Search code examples
regexmatlabtextcell-array

Extract specific data from a text file


I have a txt file that appears in notepad++ like this:

/a/apple 1
/b/bat 10
/c/cat 22
/d/dog 33
/h/human/female 34

Now I want to extract everything after second slash before the numbers at the end. So the output I want is:

out = {'apple'; 'bat'; 'cat'; 'dog'; 'human/female'}

I wrote this code:

file= fopen('file.txt');
out=  textscan(file,'%s','Delimiter','\n');
fclose(file);

it gives:

out =
   {365×1 cell}

out{1} = 

    '/a/apple 1'
    '/b/bat 10'
    '/c/cat 22'
    '/d/dog 33'
    '/h/human/female 34'

How can I get the required output from the text file (directly if possible)?
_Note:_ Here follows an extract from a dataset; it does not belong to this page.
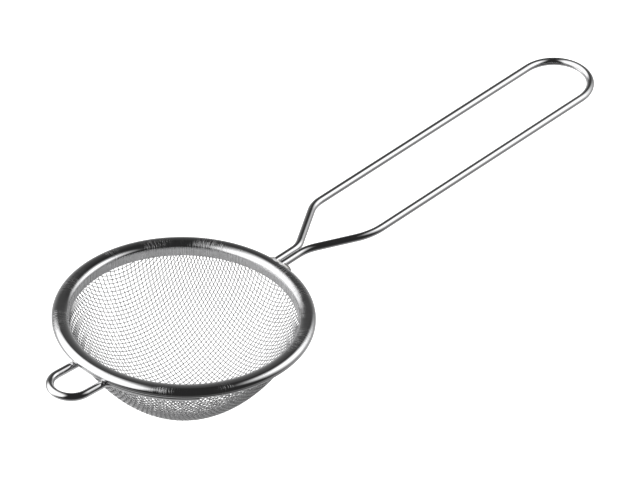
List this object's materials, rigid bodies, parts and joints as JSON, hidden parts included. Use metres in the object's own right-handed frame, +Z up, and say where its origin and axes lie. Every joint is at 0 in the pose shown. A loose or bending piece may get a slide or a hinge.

Or any regular expression if directly getting the required output is not possible?


Solution

  • You can get the desired output directly from textscan, without any further processing needed:

    file = fopen('file.txt');
    out = textscan(file, '/%c/%s %d');
    fclose(file);
    out = out{2}
    
    out =
    
      5×1 cell array
    
        'apple'
        'bat'
        'cat'
        'dog'
        'human/female'
    

    Note that the two slashes in the format specifier string will be treated as literal text to ignore in the output. Any additional slashes will be captured in the string (%s). Also, it is unnecessary to specify a delimiter argument since the default delimiter is whitespace, so the trailing number will be captured as a separate numeric value (%d).